Survivors in government hunkered down and had to find way to stay useful and relevant. In a political atmosphere where the private sector timber industry took on god-like dimensions, how better to survive then to work feverishly to feed that monster? BC Timber Sales was born of this fiasco, and so it engages in make-work projects which it then farms off to industry.

The kind of single use agenda we see threatening Carmi is widespread in B.C.; timber industry and logging entitlement gained regulatory domination as a consequence of that early timber industry lobbying that won concessions from the Campbell-Clark government permitting private industry domination of B.C. forests.

This massive retreat from public interest forest management was legally entrenched in earlier versions of land use plans which declared that any environmental protection regulatory measure, be it to protect grizzly bears or the ecological and visual sanctity of a recreation area, would not be permitted if it threatened to reduce the timber harvest by more than 10%.

This sleight of hand meant that FLNRO and BCTS could bludgeon into submission or irrelevance any scientific and social evidence for, or demand made by citizens to protect, a place like the Carmi recreation area.

It is interesting that a recent city of Penticton “economic cluster” analysis shows forestry contributes about 1.5% to the local job market.
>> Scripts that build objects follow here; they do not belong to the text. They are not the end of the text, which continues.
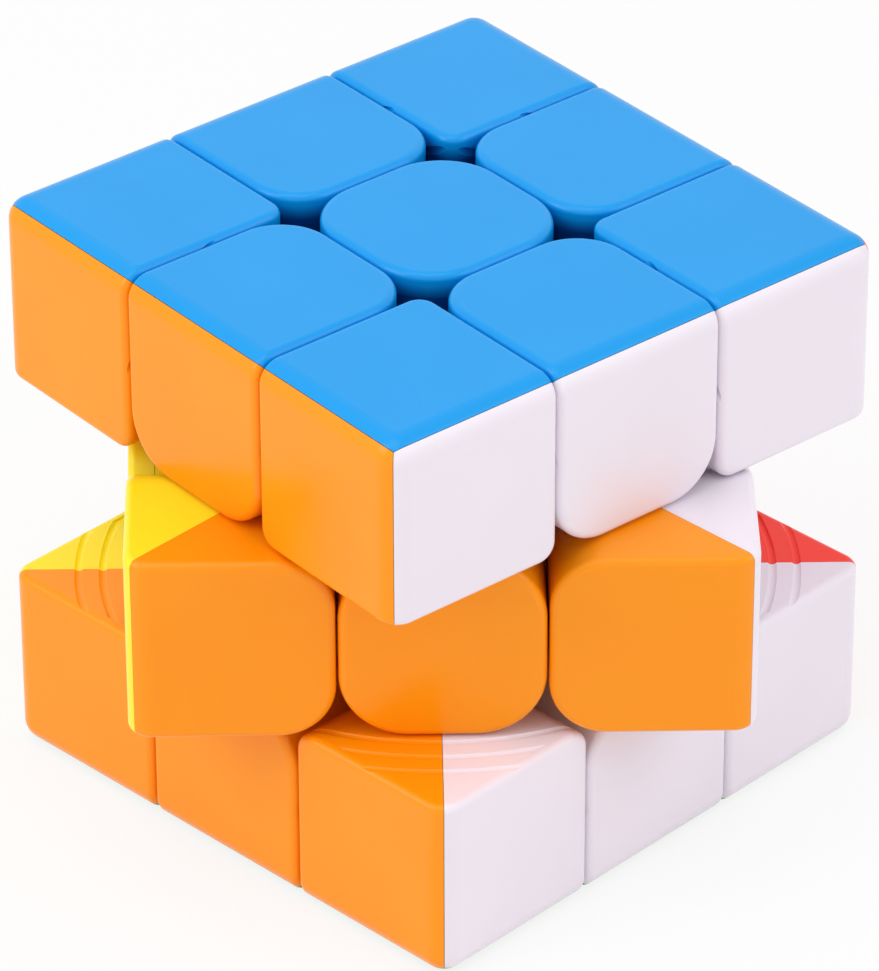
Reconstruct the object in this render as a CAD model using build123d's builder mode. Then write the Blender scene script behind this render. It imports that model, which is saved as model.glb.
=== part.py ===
from build123d import *
import os

# A three-layer twisty puzzle cube of coloured plastic. The origin is the centre of the core, where
# the six turning axes meet. +Z is up, -Y is the front. At rest the bottom layer is square to the
# axes, and the middle and top layers stand part-way through a turn.

# ---- Driving dimensions, in millimetres and degrees ----
side = 56.0               # edge length of the cube
layer_gap = 0.17          # gap between one cubie and the next
middle_turn = 45.15       # how far the middle layer is turned about Z
top_turn = -6.28          # how far the top layer is turned about Z

edge_round = 2.2          # rounding where two coloured faces meet
rim_round = 0.74          # rounding all round each tile
corner_tile_round = 1.9   # inner corner of a corner tile
edge_tile_round = 5.25    # the two inner corners of an edge tile
centre_tile_round = 6.3   # all four corners of a centre tile
wall = 1.6                # wall of the hollow cubies
seam_gap = 0.05           # gap between two coloured shells of one cubie

groove_count = 7          # concentric grooves on each hidden face of a corner
groove_pitch = 2.25       # from one groove to the next
groove_margin = 4.2       # outermost groove, in from the cube's corner
groove_radius = 0.5       # radius of the round cutter that forms a groove
groove_depth = 0.2        # depth of a groove
groove_end = 0.9          # where the grooves stop, in from the coloured face

neck_depth = 3.8          # from a corner cubie's inner tip out to the feet's outer sphere
foot_thickness = 5.9      # thickness of the feet, along a radius
foot_hook = 3.3           # how far a foot reaches under its neighbour
run_clearance = 0.1       # half of the running gap round the feet

cap_thickness = 2.4       # lid of a centre
cap_gap = 0.05            # gap between the lid and the centre's body
cap_skirt_depth = 2.0     # depth of the skirt that plugs the lid into the body
cap_skirt_wall = 1.1      # wall of that skirt
pocket_wall = 1.5         # wall of the tube that holds the spring
pocket_floor = 2.6        # floor of the tube, which the spring presses on

core_ball_radius = 6.5    # ball in the middle of the core
arm_radius = 3.4          # six arms of the core
arm_gap = 2.7             # end of an arm to the inside of the feet
stem_gap = 0.15           # end of an arm to the bottom of a centre

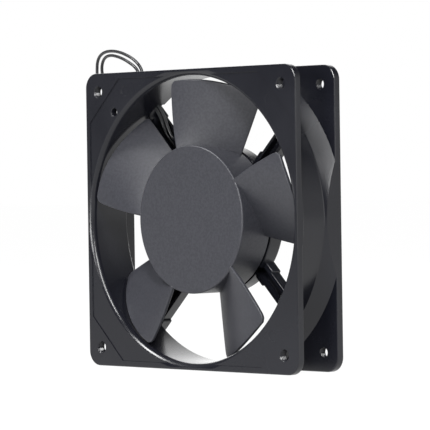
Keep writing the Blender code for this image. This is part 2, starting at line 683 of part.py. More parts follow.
make_frame()
make_impeller()
make_rotor()
make_bearing("front", FRONT_BEARING_Z)
make_bearing("rear", REAR_BEARING_Z)
make_preload_spring()
ring("bearing_spacer", 3.95, 3.45, 1.3, -2.7, 20, STEEL)
make_stator()
make_bearing_tube()
rod("rear_label", 23.9, BASE_BACK + 0.05, BASE_BACK + 0.3, (0, 0), CARD, fan_axis, 40)
make_clip()
make_leads()
make_tie()
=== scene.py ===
# %% [markdown]
# # A compact axial fan in a square cast frame
# The real thing is a black aluminium casting with a moulded impeller on an outer-rotor motor, and two thin
# leads. The engineering model gives every size and every moving body. This lesson loads it, then builds a
# finer skin for each piece that shows, in the same place and on the same moving bodies.

import math

import bmesh
import bpy
import numpy as np
from mathutils import Matrix, Vector


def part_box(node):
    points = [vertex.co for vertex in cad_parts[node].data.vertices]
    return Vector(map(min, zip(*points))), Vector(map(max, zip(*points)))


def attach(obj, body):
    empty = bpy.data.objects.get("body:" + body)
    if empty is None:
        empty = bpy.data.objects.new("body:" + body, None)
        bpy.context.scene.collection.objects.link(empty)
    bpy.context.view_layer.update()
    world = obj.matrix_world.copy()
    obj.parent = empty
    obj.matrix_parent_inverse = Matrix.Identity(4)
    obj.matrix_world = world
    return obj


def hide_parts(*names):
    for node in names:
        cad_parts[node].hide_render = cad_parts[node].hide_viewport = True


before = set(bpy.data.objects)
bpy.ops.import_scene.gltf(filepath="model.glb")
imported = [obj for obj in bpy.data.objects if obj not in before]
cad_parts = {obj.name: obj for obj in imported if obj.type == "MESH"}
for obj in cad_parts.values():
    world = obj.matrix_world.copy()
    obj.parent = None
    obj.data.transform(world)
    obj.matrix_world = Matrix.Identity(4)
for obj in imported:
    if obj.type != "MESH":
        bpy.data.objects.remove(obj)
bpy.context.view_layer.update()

# %% [markdown]
# Pieces are drawn lying down, in millimetres, with +Z coming out of the inlet face, because every drawing of
# such a fan is made that way. One matrix then stands them up, taken from the casting's own box, so that each
# finished object can stay at the origin, unturned and unscaled.

# %% Fan-to-world matrix and the main sizes
MM = 0.001
low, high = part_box("frame")
centre = (low + high) / 2
SIDE = (high.x - low.x) / MM
DEPTH = (high.y - low.y) / MM
HALF, FACE = SIDE / 2, DEPTH / 2
STAND = Matrix.Translation(centre) @ Matrix.Rotation(math.pi / 2, 4, "X") @ Matrix.Scale(MM, 4)
print(f"casting {SIDE:.1f} x {SIDE:.1f} x {DEPTH:.1f} mm")

# %% [markdown]
# ## Camera
# A long lens from a good metre away, a little above the fan's middle and well round to its right, keeps the
# two flanges nearly parallel. A slight roll leans the picture by less than a degree, as a hand-set tripod
# does.

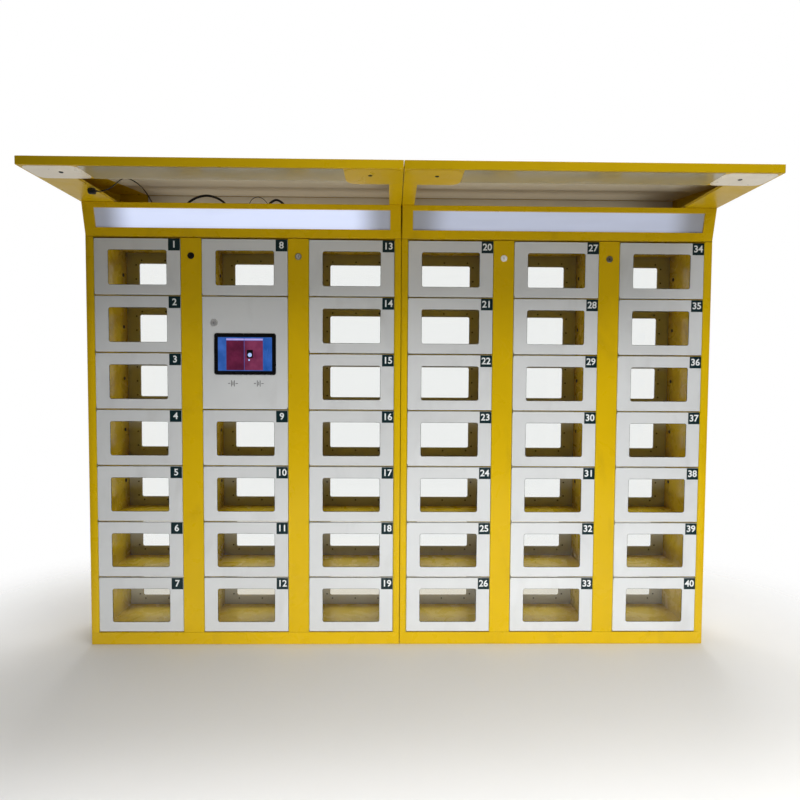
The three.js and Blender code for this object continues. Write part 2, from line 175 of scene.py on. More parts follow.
class Shape:
    def __init__(self):
        self.points = []
        self.faces = []
        self.marks = []

    def face(self, corners, mark):
        self.faces.append(corners)
        self.marks.append(mark)

    def loft(self, loops, ring=False, mark=0):
        """Joins loops of equal length. A ring closes on itself; otherwise both ends are filled."""
        start, size = len(self.points), len(loops[0])
        for loop in loops:
            self.points += loop
        pairs = len(loops) if ring else len(loops) - 1
        for k in range(pairs):
            a, b = start + k * size, start + (k + 1) % len(loops) * size
            for i in range(size):
                j = (i + 1) % size
                self.face((a + i, a + j, b + j, b + i), mark)
        if not ring:
            self.face(tuple(range(start, start + size)), mark)
            last = start + (len(loops) - 1) * size
            self.face(tuple(range(last, last + size)), mark)
        return self

    def folded(self, steps, depth=0):
        """A closed strip through steps of (rectangle, depth, growth, corner radius)."""
        loops = [outline("xz", rect, depth + d, radius, 4, grow) for rect, d, grow, radius in steps]
        return self.loft(loops, ring=True)

    def block(self, corner, far, edge=0.5, mark=0):
        """A bar or sheet with eased edges between two opposite corners."""
        edge = min(edge, 0.3 * min(b - a for a, b in zip(corner, far)))
        rect = (corner[0], corner[1], far[0], far[1])
        ends = ((corner[2], -edge), (corner[2] + edge, 0), (far[2] - edge, 0), (far[2], -edge))
        return self.loft([outline("xy", rect, z, edge, 2, grow) for z, grow in ends], mark=mark)

    def turned(self, centre, profile, axis="y", sides=20, mark=0):
        """A solid of revolution: profile is a list of (radius, distance along the axis)."""
        place = {"x": (1, 2, 0), "y": (0, 2, 1), "z": (0, 1, 2)}[axis]
        loops = []
        for radius, along in profile:
            loop = []
            for i in range(sides):
                turn = 2 * math.pi * i / sides
                point = list(centre)
                for k, d in zip(place, (radius * math.cos(turn), radius * math.sin(turn), along)):
                    point[k] += d
                loop.append(tuple(point))
            loops.append(loop)
        return self.loft(loops, mark=mark)

    def tray(self, size, depth, window, radius, sheet=1.0, hem=8):
        """A folded door leaf: front sheet with an opening, returned edges and a hem behind."""
        rect = (0, 0, *size)
        bend = 1.2
        steps = [(window, sheet, 0, radius), (window, 0.35, 0, radius), (window, 0, 0.35, radius)]
        steps += [(rect, 0, -bend - 0.5, 0.8), (rect, 0, -bend, 0.8)]
        steps += [(rect, 0.35, -0.35, 1.0), (rect, bend, 0, 1.2)]
        steps += [(rect, depth - 0.8, 0, 1.2), (rect, depth, -0.8, 1.0), (rect, depth, -hem, 0.6)]
        steps += [(rect, depth - sheet, -hem, 0.6), (rect, depth - sheet, -sheet, 0.6)]
        steps += [(rect, sheet + 0.6, -sheet, 0.6), (rect, sheet, -sheet - 0.6, 0.6)]
        return self.folded(steps)

    def ring(self, rect, inner, outer, near, far, radius=WINDOW_RADIUS, mark=0):
        """A flat frame around rect, from inner to outer beyond it."""
        ease = 0.25 * min(far - near, outer - inner, 1.2)
        steps = [(near + ease, inner), (near, inner + ease), (near, outer - ease), (near + ease, outer)]
        steps += [(far - ease, outer), (far, outer - ease), (far, inner + ease), (far - ease, inner)]
        loops = [outline("xz", rect, y, max(radius + grow, 1), 4, grow) for y, grow in steps]
        return self.loft(loops, ring=True, mark=mark)

    def sheet(self, rect, near, far, radius=1.0, mark=0, plane="xz"):
        """A flat plate with round corners and eased edges."""
        ease = 0.25 * min(far - near, 2)
        steps = ((near, -ease), (near + ease, 0), (far - ease, 0), (far, -ease))
        return self.loft([outline(plane, rect, d, radius, 4, grow) for d, grow in steps], mark=mark)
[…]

Yet the recreational contribution of Carmi obviously exceeds that, in participation, by a considerable proportion.

Industry is now running the show (Part Two)
Recreation in the Carmi area has not been, and isn’t now, the only casualty that will result from the BCTS logging agenda.

In the responses I’ve gotten from BCTS or FLNRO to my questions about ecological, economic and social soundness of the Carmi logging plan, and no where in their “planning” documents, is there evidence that they are planning logging with any modification for the drastically changed environmental conditions facing todays forests as a consequence of climate heating.

The science and evidence is already irrefutable that forests are not going to grow today, or in the future, like they have in the past. Where then, as just one on many worries, will todays old growth replacement stands come from if they continue to pounce on remaining 200 year old mature forests because, as they and some politicians keep pointing out to us, “they” are running out of timber?

The answer to that kind of overarching problem actually lies in my question; they’ve already run us – yes, we the people who thought we owned these forests – out of large trees, fragmented the remaining distribution, fractured ecological continuity and viability of landscapes, and consumed much of what can be profitably logged without resorting to expensive hauling distances. Under these mismanaged conditions, recreational areas like Carmi become “low hanging fruit” to ambitious foresters and loggers.

When British Columbians come to the realization, in spite of long standing and repeated attempts by some activists and scientists to alert them, that their local back yards (be it for recreation, water security, weather and snow pack stability, or wildlife value) are vulnerable, and that forest exploitation in B.C. has for half a century been a logging and regulatory free-for-all, it’s too late; to use a common euphemism, the horse is already out of the barn!

The glaring reality, that recreation areas that serve the physical, spiritual and emotional needs and choices of thousands of British Columbians are not protected by law or even regulation or policy, is a screaming call for reform of forest management and conservation in B.C.

This reform movement has to start with a Royal Commission accompanied by public hearings emphasizing citizen and social driven regulatory controls on the lawless logging behavior of BC Timber Sales and FLNRO.

A reasonable person would hope the NDP – Green alliance would see how unstable forest management in B.C. is, even if “just” based on the overpowering threat and evidence associated with the US softwood trade agreement, subsequent restrictions and tariffs, and a grossly overbuilt industry as reflected in inescapable declines in employment and milling capacity.

In terms of on-the-ground performance BCTS and FLNRO function as private commercial organizations servicing the logging industry. They may wear a public mask, but their agenda is crass commercialization.

They cannot, and will not, accommodate local objections to their agenda (other than occasional tweaks) because objections like that focused on the Carmi Recreation Area are common and widespread; to allow substantial or material local change would jeopardize BCTS and FLNRO standing with commercial interests, foremost being the logging industry.

The narrow balance of power and tenuous nature of todays government appears to be interfering with necessary democratic process and forest management reform.

Dr. Brian Horejsi is a wildlife and forest ecologist. He writes about environmental affairs, public resource management and governance and their entrenched legal and social bias.